On the other hand, during the 45 years that elapsed between the end of the Second World War and the destruction of the Berlin Wall, humanity lived under the constant threat of nuclear arsenals capable of destroying all human life on earth. This remained an implicit threat for long periods of time but was openly flourished in moments of crisis, notably during the Suez crisis (1956), the Arab-Israeli war in October 1973, and in particular the Cuban missile crisis in October 1962.

This threat abated with the end of the Cold War. But despite the recent renewal of the Treaty on the Non-Proliferation of Nuclear Weapons the risk of proliferation has increased since the breakup of the USSR. Several States make no secret of their ambition to acquire nuclear weapons, and the vigilance which the Great Powers exercised for more than 40 years has slackened off since the end of the Cold War. So, although the threat of full scale nuclear war has now receded, the danger of proliferation of nuclear weapons remains greater than ever. This i s undoubtedly the most serious threat currently hanging over humanity.

 Notes  

1. There are major divergences as regards the number of victims of the disaster. The report from the US Commission on the effects of strategic bombing gives the figures of 80,000 killed and as many injured ( The United States Strategic Bombing Survey, The Effects of Atomic Bombs on Hiroshima and Nagasaki , Chairman's Office, 30 June 1946, Washington, United States Government Printing Office, 1946, p. 3). A survey carried out by the Hiroshima City Council up to 10 August 1946 arrived at the following figures, for a civil population of 320,081 inhabitants, on the day of the explosion: 118,661 killed, 30,524 seriously injured, 48,606 slightly injured, and 3,677 missing ( Hiroshima and Nagasaki, The Physical, Medical and Social Effects of the Atomic Bombings , The Committee for the Compilation of Material Damage caused by the Atomic Bombs in Hiroshima and Nagasaki, translated by Eisei Ishikawa and David L. Swain, New York, Basic Book Publishers, 1981, p. 113).

2. According to information supplied to the author by the Japanese Red Cross Society on 5 June 1995.

3. Fritz Bilfinger, telegram dated 30 August 1945, copy, ICRC Archives, file No. G. 8/76.

4. Dr Marcel Junod, The Hiroshima Disaster , extract from the International Review of the Red Cross , September-October and November-December 1982.
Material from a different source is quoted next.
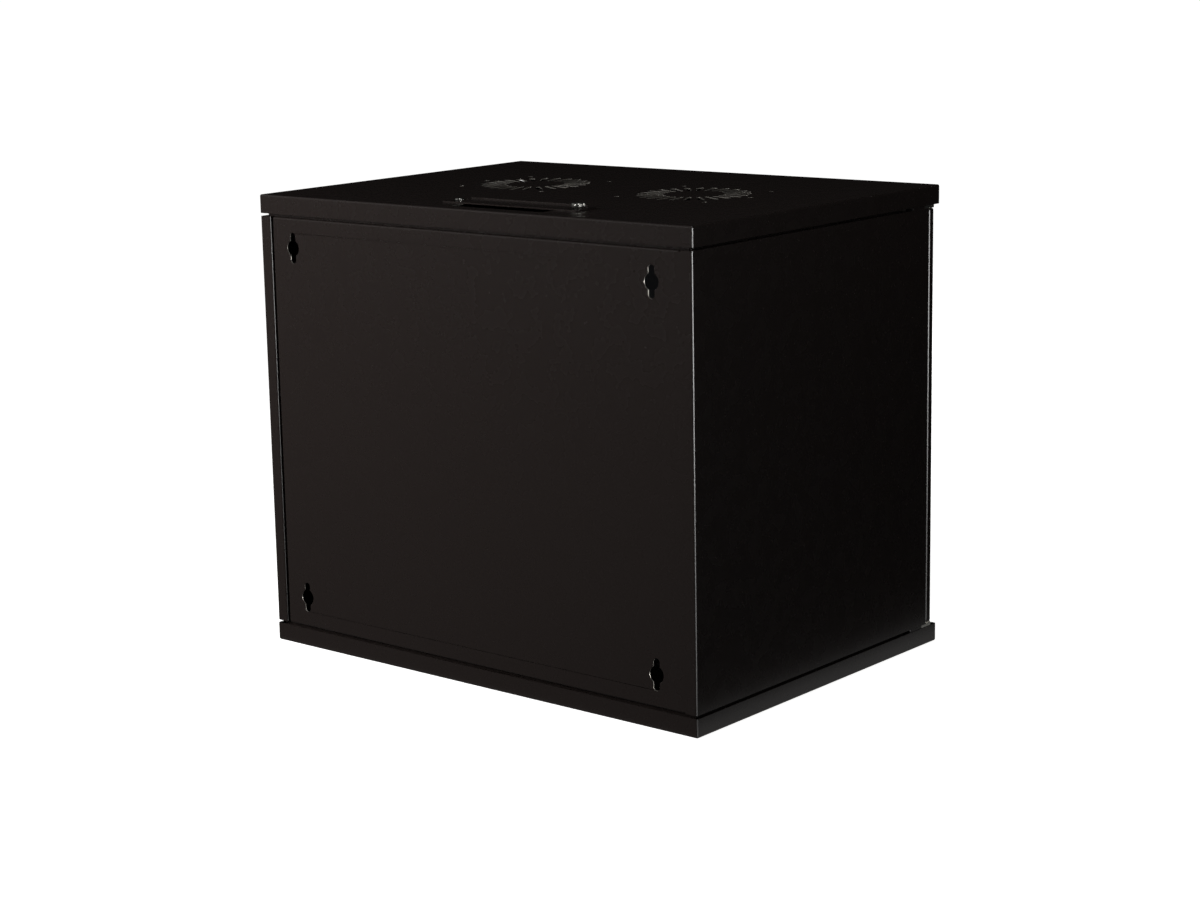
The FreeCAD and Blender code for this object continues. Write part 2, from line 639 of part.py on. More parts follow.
def hinge_plate(z, pin_r):
    """A zinc-plated plate that lies in the shadow gap and reaches out to the door's pivot."""
    edge_x = -SIDE_X
    ear = rod(HINGE_EAR_R, V(PIVOT_X, PIVOT_Y, z), Z_AXIS, HINGE_T)
    arm = box(edge_x, PIVOT_X + HINGE_EAR_R, PIVOT_Y, -150.0, z, z + HINGE_T)
    seat = box(edge_x, HINGE_INNER_X - 1, -176.0, -150.0, z, z + HINGE_T)
    plate = fuse([ear, arm, seat])
    limit = box(edge_x, 0, -200, 0, z - 1, z + HINGE_T + 1)
    holes = [rod(M5_R, V(x, y, z - 1), Z_AXIS, HINGE_T + 2) for x, y in HINGE_SCREWS]
    pin_hole = rod(pin_r, V(PIVOT_X, PIVOT_Y, z - 1), Z_AXIS, HINGE_T + 2)
    return plate.common(limit).cut(holes + [pin_hole])


def hinge_screw(x, y, z, way):
    reach = HINGE_T + SHEET + 3
    head = rod(M5_HEAD_R, V(x, y, z), way, M5_HEAD_T - 0.1)
    shank = rod(M5_R - 0.1, V(x, y, z) - way * reach, way, reach + INTO_HEAD)
    return fuse([head, shank])


def upper_pin():
    """The door's spring-loaded hinge pin: a bent rod with a collar for the spring."""
    bend = 5.0
    path = Part.Wire(round_edges([V(PIVOT_X, PIVOT_Y, PIN_TOP_Z), V(PIVOT_X, PIVOT_Y, PIN_HANDLE_Z),
                                  V(PIVOT_X + 26, PIVOT_Y, PIN_HANDLE_Z)], [bend]))
    section = Part.Wire(Part.makeCircle(UPPER_PIN_R, V(PIVOT_X, PIVOT_Y, PIN_TOP_Z), Z_AXIS))
    bent = path.makePipeShell([section], True, True)
    collar = rod(COLLAR_R, V(PIVOT_X, PIVOT_Y, SPRING_Z1), Z_AXIS, COLLAR_T)
    return fuse([bent, collar])


def pin_bracket():
    """A folded bracket inside the door with two ears that guide the upper pin."""
    back = DOOR_FRONT + SHEET
    ears = []
    for z in (SPRING_Z0 - SHEET, SPRING_Z1 + COLLAR_T):
        ears.append(box(PIVOT_X - 2.7, PIVOT_X + 12, back, DOOR_BACK - SHEET - 0.2, z, z + SHEET))
    strap = box(PIVOT_X + 3.5, PIVOT_X + 12, back, back + 0.6,
                SPRING_Z0 - SHEET, SPRING_Z1 + COLLAR_T + SHEET)
    bore = rod(UPPER_PIN_R + RUNNING, V(PIVOT_X, PIVOT_Y, SPRING_Z0 - 5), Z_AXIS, 40)
    return fuse(ears + [strap]).cut(bore)


def pin_spring():
    """The compression spring between the lower ear and the pin's collar."""
    inner_r = UPPER_PIN_R + RUNNING
    half = SPRING_WIRE / 2
    length = SPRING_Z1 - SPRING_Z0 - SPRING_WIRE - 0.04
    helix = Part.makeHelix(length / SPRING_TURNS, length, inner_r + half)
    corners = [V(inner_r, 0, -half), V(inner_r + SPRING_WIRE, 0, -half),
               V(inner_r + SPRING_WIRE, 0, half), V(inner_r, 0, half), V(inner_r, 0, -half)]
    coil = Part.Wire(helix).makePipeShell([Part.makePolygon(corners)], True, True)
    coil.translate(V(PIVOT_X, PIVOT_Y, SPRING_Z0 + half + 0.02))
    return coil


def make_hinges():
    upper_z = PANEL_TOP
    lower_z = PANEL_BOTTOM - HINGE_T
    screws = [hinge_screw(x, y, upper_z + HINGE_T, Z_AXIS) for x, y in HINGE_SCREWS]
    screws += [hinge_screw(x, y, lower_z, -Z_AXIS) for x, y in HINGE_SCREWS]
    lower_pin = rod(LOWER_PIN_R, V(PIVOT_X, PIVOT_Y, lower_z), Z_AXIS, HINGE_T + 10)
    rim = [edge for edge in lower_pin.Edges
           if isinstance(edge.Curve, Part.Circle) and edge.CenterOfMass.z > PANEL_BOTTOM + 1]
    lower_pin = lower_pin.makeChamfer(0.8, rim)
    washer = rod(5.0, V(PIVOT_X, PIVOT_Y, PANEL_BOTTOM), Z_AXIS, 0.5)
    washer = washer.cut(rod(LOWER_PIN_R, V(PIVOT_X, PIVOT_Y, PANEL_BOTTOM - 1), Z_AXIS, 3))
    return {"hinge_plate_upper": hinge_plate(upper_z, UPPER_PIN_R + RUNNING),
            "hinge_plate_lower": hinge_plate(lower_z, LOWER_PIN_R),
            "hinge_pin_lower": lower_pin,
            "hinge_washer": washer,
            "hinge_screws": group(screws),
            "hinge_pin_upper": upper_pin(),
            "hinge_pin_bracket": pin_bracket(),
            "hinge_pin_spring": pin_spring()}


# ---------------------------------------------------------------- door

def rounded_frame(half, z0, z1, y0, y1, radius):
    plate = box(-half, half, y0, y1, z0, z1)
    corners = [edge for edge in plate.Edges if abs(edge.tangentAt(0).y) > 0.9]
    return plate.makeFillet(radius, corners)


def door_frame():
    """The door: a pan folded from one sheet, with a window and a return flange all round."""
    outer = box(-DOOR_X, DOOR_X, DOOR_FRONT, DOOR_BACK, DOOR_Z0, DOOR_Z1)
    outer = outer.makeFillet(DOOR_EDGE, outer.Edges)
    hollow = box(-DOOR_X + SHEET, DOOR_X - SHEET, DOOR_FRONT + SHEET, DOOR_BACK - SHEET,
                 DOOR_Z0 + SHEET, DOOR_Z1 - SHEET)
    mouth = box(-DOOR_X + DOOR_RETURN, DOOR_X - DOOR_RETURN, DOOR_BACK - SHEET - 1, DOOR_BACK + 1,
                DOOR_Z0 + DOOR_RETURN, DOOR_Z1 - DOOR_RETURN)
    window = rounded_frame(WINDOW_X, WINDOW_Z0, WINDOW_Z1, DOOR_FRONT - 1, DOOR_FRONT + 3, WINDOW_R)
    lock_hole = rod(LOCK_R, V(LOCK_X, DOOR_FRONT - 1, LOCK_Z), Y_AXIS, 3)
    upper_hole = rod(UPPER_PIN_R + RUNNING, V(PIVOT_X, PIVOT_Y, DOOR_Z1 - 3), Z_AXIS, 6)
    lower_hole = rod(LOWER_PIN_R + RUNNING, V(PIVOT_X, PIVOT_Y, DOOR_Z0 - 3), Z_AXIS, 6)
    return outer.cut([hollow, mouth, window, lock_hole, upper_hole, lower_hole])


def make_door():
    glass_y = DOOR_FRONT + SHEET + GASKET_T
    glass_x = WINDOW_X + GLASS_OVERLAP
    glass_z0 = WINDOW_Z0 - GLASS_OVERLAP
    glass_z1 = WINDOW_Z1 + GLASS_OVERLAP
    glass = rounded_frame(glass_x, glass_z0, glass_z1, glass_y, glass_y + GLASS_T, 4.0)
    edges = [edge for edge in glass.Edges if edge.CenterOfMass.y > glass_y + GLASS_T - 0.1
             or edge.CenterOfMass.y < glass_y + 0.1]
    glass = glass.makeChamfer(0.4, edges)
    ring = rounded_frame(glass_x - 1, glass_z0 + 1, glass_z1 - 1, glass_y - GASKET_T, glass_y, 4.0)
    ring = ring.cut(rounded_frame(glass_x - GASKET_W, glass_z0 + GASKET_W, glass_z1 - GASKET_W,
                                  glass_y - 2, glass_y + 1, 4.0))
    clips = []
    glass_back = glass_y + GLASS_T
    foot_y = DOOR_FRONT + SHEET
    for sign in (-1, 1):
        for z in CLIP_Z:
            outline = [(glass_x + CLIP_FOOT, foot_y + CLIP_T), (glass_x + 1.2, foot_y + CLIP_T),
                       (glass_x + 1.2, glass_back + CLIP_T),
                       (glass_x - CLIP_HOLD, glass_back + CLIP_T)]
            clip = folded(outline[::-1], lambda a, b: V(a, b, z - CLIP_WIDTH / 2),
                          V(0, 0, CLIP_WIDTH), CLIP_T, 0.3)
            clips.append(clip if sign > 0 else mirrored(clip))
    buffer_t = FRONT_Y - DOOR_BACK - 0.1
    buffers = [rod(BUFFER_R, V(BUFFER_X, FRONT_Y - buffer_t, z), Y_AXIS, buffer_t)
               for z in BUFFER_Z]
    return {"door_frame": door_frame(),
            "door_glass": glass,
            "glass_gasket": ring,
            "glass_clips": group(clips),
            "door_buffers": group(buffers)}


# ---------------------------------------------------------------- lock

def make_lock():
    """A cam lock in the door: body, fixing nut, keyed plug, cam and cam screw."""
    face = V(LOCK_X, DOOR_FRONT, LOCK_Z)
    body_end = CAM_Y - 0.2
    flange = rod(LOCK_R + LOCK_FLANGE, face - Y_AXIS * LOCK_FLANGE, Y_AXIS, LOCK_FLANGE)
    front = DOOR_FRONT - LOCK_FLANGE
    rim = [edge for edge in flange.Edges
           if isinstance(edge.Curve, Part.Circle) and edge.CenterOfMass.y < front + 0.1]
    flange = flange.makeChamfer(0.8, rim)
    barrel = rod(LOCK_R, face - Y_AXIS * 0.5, Y_AXIS, body_end - DOOR_FRONT + 0.5)
    bore = rod(PLUG_R + RUNNING, face - Y_AXIS * 3, Y_AXIS, 20)
    body = fuse([flange, barrel]).cut(bore)
    nut_start = face + Y_AXIS * SHEET
    nut = hexagon(LOCK_NUT, nut_start, Y_AXIS, 4.0).cut(rod(LOCK_R, nut_start - Y_AXIS, Y_AXIS, 6))
    plug = rod(PLUG_R, face - Y_AXIS * 1.8, Y_AXIS, CAM_Y - DOOR_FRONT + 1.8)
    keyway = box(LOCK_X - 0.7, LOCK_X + 0.7, DOOR_FRONT - 2.5, DOOR_FRONT + 6,
                 LOCK_Z - 3.6, LOCK_Z + 3.6)
    plug = plug.cut(keyway)
    boss = rod(CAM_BOSS_R, V(LOCK_X, CAM_Y, LOCK_Z), Y_AXIS, CAM_T)
    blade = box(LOCK_X - CAM_HALF, LOCK_X + CAM_HALF, CAM_Y, CAM_Y + CAM_T,
                LOCK_Z - CAM_REACH, LOCK_Z)
    tip = [edge for edge in blade.Edges
           if abs(edge.tangentAt(0).y) > 0.9 and edge.CenterOfMass.z < LOCK_Z - CAM_REACH + 1]
    blade = blade.makeFillet(3.0, tip)
    cam = fuse([boss, blade])
    screw = hexagon(M5_NUT, V(LOCK_X, CAM_Y + CAM_T, LOCK_Z), Y_AXIS, 3.0)
    return {"lock_body": body,
            "lock_nut": nut,
            "lock_plug": plug,
            "lock_cam": cam,
            "lock_cam_screw": screw}


# ---------------------------------------------------------------- earth point

def make_earth_point():
    """The earth stud on the right side panel, with its two nuts and washer."""
    face_x = SIDE_X - SHEET
    flat = rod(EARTH_PLATE_R, V(face_x - 1.0, EARTH_Y, EARTH_Z), X_AXIS, 1.0)
    stud = fuse([flat, rod(M6_R, V(face_x - EARTH_REACH, EARTH_Y, EARTH_Z), X_AXIS,
                           EARTH_REACH - INTO_HEAD)])
    nuts = []
    for step in EARTH_NUT_STEPS:
        start = V(face_x - step, EARTH_Y, EARTH_Z)
        nut = hexagon(M6_NUT, start, X_AXIS, M6_NUT_T)
        nuts.append(nut.cut(rod(M6_R, start - X_AXIS, X_AXIS, M6_NUT_T + 2)))
    start = V(face_x - EARTH_NUT_STEPS[0] - 0.9, EARTH_Y, EARTH_Z)
    washer = rod(6.0, start, X_AXIS, 0.8).cut(rod(M6_R + 0.2, start - X_AXIS, X_AXIS, 3))
    return {"earth_stud": stud, "earth_nuts": group(nuts), "earth_washer": washer}


def main():
    os.makedirs("parts", exist_ok=True)
    pieces = {}
    for make in (make_covers, make_body, make_hinges, make_door, make_lock, make_earth_point):
        pieces.update(make())
    for name, shape in pieces.items():
        shape.exportStep("parts/" + name + ".step")


main()
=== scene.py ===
"""Finishes for the sheet metal and hardware, and a plain studio, for a wall mount network cabinet.
"""

import json
import math

import bmesh
import bpy
from mathutils import Matrix, Vector


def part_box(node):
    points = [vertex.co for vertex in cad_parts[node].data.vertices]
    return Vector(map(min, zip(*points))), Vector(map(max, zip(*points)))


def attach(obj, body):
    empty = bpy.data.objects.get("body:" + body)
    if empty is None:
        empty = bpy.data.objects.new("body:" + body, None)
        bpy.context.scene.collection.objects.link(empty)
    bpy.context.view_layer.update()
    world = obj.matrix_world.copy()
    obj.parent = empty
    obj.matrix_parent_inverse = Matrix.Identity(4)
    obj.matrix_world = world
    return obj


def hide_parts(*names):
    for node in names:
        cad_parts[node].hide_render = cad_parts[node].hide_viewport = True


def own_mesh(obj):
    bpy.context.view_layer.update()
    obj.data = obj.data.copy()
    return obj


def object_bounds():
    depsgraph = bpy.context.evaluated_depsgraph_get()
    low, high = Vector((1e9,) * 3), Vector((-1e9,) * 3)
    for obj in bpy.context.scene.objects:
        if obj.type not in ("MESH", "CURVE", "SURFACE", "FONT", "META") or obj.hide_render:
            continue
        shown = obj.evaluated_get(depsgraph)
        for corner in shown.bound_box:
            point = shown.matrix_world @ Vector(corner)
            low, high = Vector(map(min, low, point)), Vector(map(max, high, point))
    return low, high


bl_info = {
    "name": "Wall Mount Network Cabinet",
    "version": (1, 0, 0),
    "blender": (4, 5, 0),
    "location": "3D View > Sidebar > Cabinet",
    "description": "Powder coat, plated hardware, smoked glass and a studio for a rack cabinet",
    "category": "Add Mesh",
}

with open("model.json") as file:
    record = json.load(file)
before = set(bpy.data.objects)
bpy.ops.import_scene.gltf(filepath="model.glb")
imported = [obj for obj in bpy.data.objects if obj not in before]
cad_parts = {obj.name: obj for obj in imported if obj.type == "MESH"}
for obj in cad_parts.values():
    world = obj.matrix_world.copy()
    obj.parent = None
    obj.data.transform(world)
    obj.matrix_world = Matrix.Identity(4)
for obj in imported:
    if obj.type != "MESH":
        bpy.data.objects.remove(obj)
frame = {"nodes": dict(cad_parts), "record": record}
CAD_LOW, CAD_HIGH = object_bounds()
NODES = frame["nodes"]
BODY_OF = {node: body for body, nodes in frame["record"]["behaviour"]["bodies"].items()
           for node in nodes}
MM = 0.001
CENTRE = (CAD_LOW + CAD_HIGH) / 2
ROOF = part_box("top_cover")[1].z
PANEL_LOW, PANEL_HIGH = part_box("rear_panel")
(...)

5. " La fin des hostilités et les tâches futures de la Croix-Rouge " (The end of the fighting and the future tasks of the Red Cross), 370th Circular to the Central Committees, 5 September 1945, Revue internationale de la Croix Rouge (RICR) , No. 321, September 1945, pp. 657-662, ad , pp. 659-660. The ICRC was to return to this issue in an appeal on 5 April 1950, entitled " Armes atomiques et armes aveugles " (Atomic weapons and non-directed weapons), RICR , No. 376, April 1950, pp. 251-255.

6. Resolution XXIV, Seventeenth International Red Cross Conference, Stockholm, 1948.